Task instructions:
Repeat only the lines running from the beginning of the material through the line that contains "PIN_Y, PIN_Z = 22.5, 9.4".

Data rows:
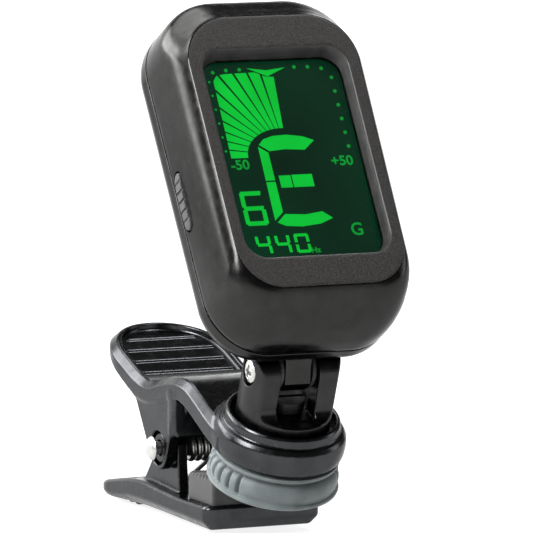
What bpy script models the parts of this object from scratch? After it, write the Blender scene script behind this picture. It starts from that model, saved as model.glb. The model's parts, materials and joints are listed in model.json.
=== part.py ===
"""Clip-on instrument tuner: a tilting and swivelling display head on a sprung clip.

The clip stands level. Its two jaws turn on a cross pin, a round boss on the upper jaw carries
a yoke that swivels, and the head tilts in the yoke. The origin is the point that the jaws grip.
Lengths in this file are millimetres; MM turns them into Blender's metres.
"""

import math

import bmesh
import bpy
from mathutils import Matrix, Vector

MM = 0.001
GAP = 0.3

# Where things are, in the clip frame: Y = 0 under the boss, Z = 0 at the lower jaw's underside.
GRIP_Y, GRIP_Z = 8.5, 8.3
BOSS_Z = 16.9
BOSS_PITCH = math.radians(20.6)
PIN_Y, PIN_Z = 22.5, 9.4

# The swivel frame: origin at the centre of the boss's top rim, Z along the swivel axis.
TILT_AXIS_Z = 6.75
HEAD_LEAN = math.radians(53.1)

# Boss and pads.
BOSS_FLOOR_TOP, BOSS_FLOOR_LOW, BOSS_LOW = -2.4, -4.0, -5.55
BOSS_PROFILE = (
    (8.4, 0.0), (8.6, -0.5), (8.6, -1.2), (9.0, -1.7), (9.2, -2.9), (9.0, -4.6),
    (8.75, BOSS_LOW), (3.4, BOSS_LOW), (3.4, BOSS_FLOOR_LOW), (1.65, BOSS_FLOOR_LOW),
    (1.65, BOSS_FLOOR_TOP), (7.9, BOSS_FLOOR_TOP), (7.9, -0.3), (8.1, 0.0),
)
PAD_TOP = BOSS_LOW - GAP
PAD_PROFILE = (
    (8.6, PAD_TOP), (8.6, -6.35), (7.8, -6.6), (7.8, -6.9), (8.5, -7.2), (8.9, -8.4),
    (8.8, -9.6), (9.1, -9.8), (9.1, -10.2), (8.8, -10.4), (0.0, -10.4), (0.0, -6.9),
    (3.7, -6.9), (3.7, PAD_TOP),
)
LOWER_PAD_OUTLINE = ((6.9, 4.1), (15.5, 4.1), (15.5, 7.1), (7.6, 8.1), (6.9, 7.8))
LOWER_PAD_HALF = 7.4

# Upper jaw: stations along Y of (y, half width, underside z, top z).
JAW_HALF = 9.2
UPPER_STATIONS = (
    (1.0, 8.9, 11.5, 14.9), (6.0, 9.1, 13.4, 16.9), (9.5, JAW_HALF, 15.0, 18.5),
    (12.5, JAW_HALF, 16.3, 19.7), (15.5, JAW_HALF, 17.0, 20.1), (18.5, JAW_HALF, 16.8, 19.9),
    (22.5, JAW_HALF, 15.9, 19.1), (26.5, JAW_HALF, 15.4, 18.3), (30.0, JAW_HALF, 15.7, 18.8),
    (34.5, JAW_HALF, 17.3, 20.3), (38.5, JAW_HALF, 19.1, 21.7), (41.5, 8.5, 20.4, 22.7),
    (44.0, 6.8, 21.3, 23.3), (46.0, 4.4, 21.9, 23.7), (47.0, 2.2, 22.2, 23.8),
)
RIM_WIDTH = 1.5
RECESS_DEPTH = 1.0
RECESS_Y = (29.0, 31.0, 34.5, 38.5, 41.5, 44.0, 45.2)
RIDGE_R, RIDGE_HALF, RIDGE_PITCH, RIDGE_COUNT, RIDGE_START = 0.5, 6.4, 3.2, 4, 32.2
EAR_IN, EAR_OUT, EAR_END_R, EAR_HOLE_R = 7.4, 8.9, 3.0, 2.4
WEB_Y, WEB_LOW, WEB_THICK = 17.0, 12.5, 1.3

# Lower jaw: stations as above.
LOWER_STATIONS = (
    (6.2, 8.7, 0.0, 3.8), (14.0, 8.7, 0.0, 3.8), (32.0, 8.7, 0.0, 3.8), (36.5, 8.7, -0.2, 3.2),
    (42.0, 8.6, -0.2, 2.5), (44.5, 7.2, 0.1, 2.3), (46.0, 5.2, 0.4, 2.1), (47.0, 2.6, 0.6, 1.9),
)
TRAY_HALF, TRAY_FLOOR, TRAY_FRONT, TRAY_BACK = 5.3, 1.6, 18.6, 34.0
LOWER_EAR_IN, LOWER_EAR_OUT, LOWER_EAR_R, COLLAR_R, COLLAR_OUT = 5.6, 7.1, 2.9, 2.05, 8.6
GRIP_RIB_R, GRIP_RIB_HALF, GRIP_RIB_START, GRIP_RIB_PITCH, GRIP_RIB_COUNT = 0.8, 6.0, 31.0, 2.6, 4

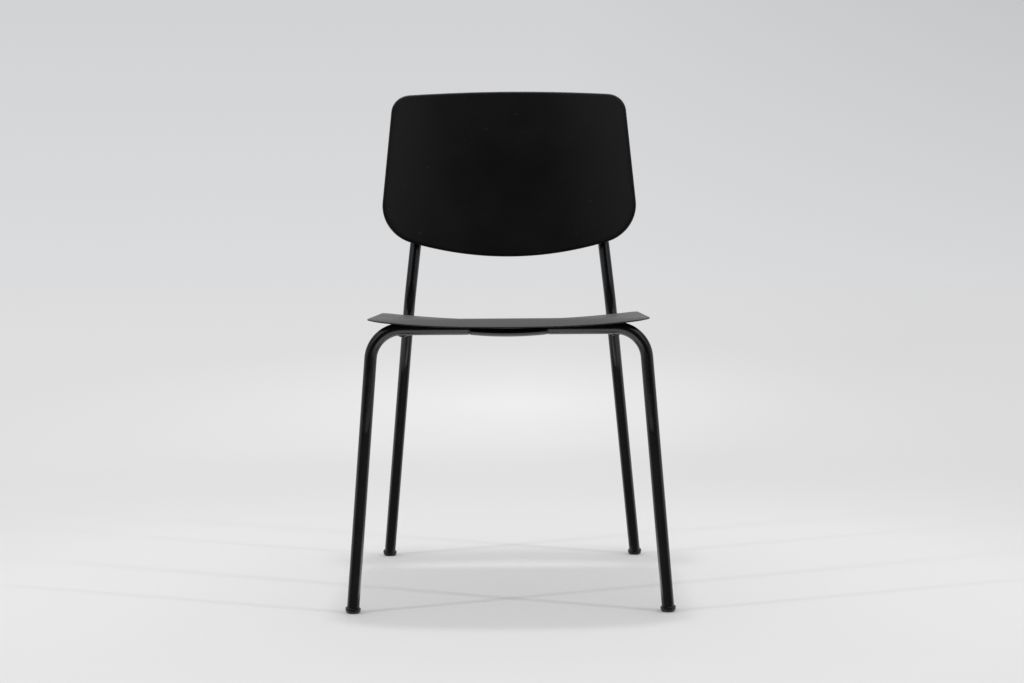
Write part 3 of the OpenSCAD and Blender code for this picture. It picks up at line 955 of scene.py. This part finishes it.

Answer in full:
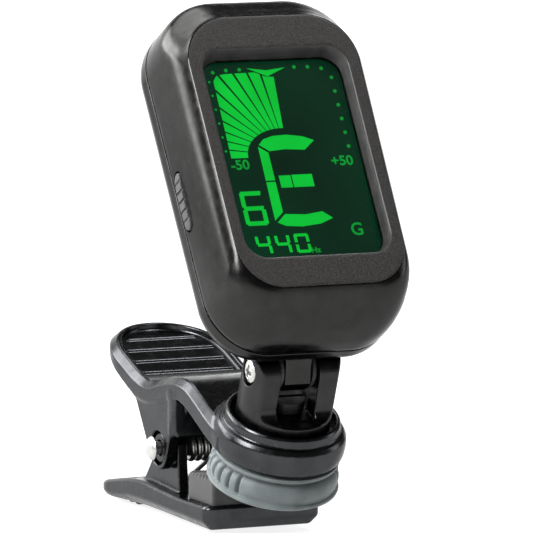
What bpy script models the parts of this object from scratch? After it, write the Blender scene script behind this picture. It starts from that model, saved as model.glb. The model's parts, materials and joints are listed in model.json.
=== part.py ===
"""Clip-on instrument tuner: a tilting and swivelling display head on a sprung clip.

The clip stands level. Its two jaws turn on a cross pin, a round boss on the upper jaw carries
a yoke that swivels, and the head tilts in the yoke. The origin is the point that the jaws grip.
Lengths in this file are millimetres; MM turns them into Blender's metres.
"""

import math

import bmesh
import bpy
from mathutils import Matrix, Vector

MM = 0.001
GAP = 0.3

# Where things are, in the clip frame: Y = 0 under the boss, Z = 0 at the lower jaw's underside.
GRIP_Y, GRIP_Z = 8.5, 8.3
BOSS_Z = 16.9
BOSS_PITCH = math.radians(20.6)
PIN_Y, PIN_Z = 22.5, 9.4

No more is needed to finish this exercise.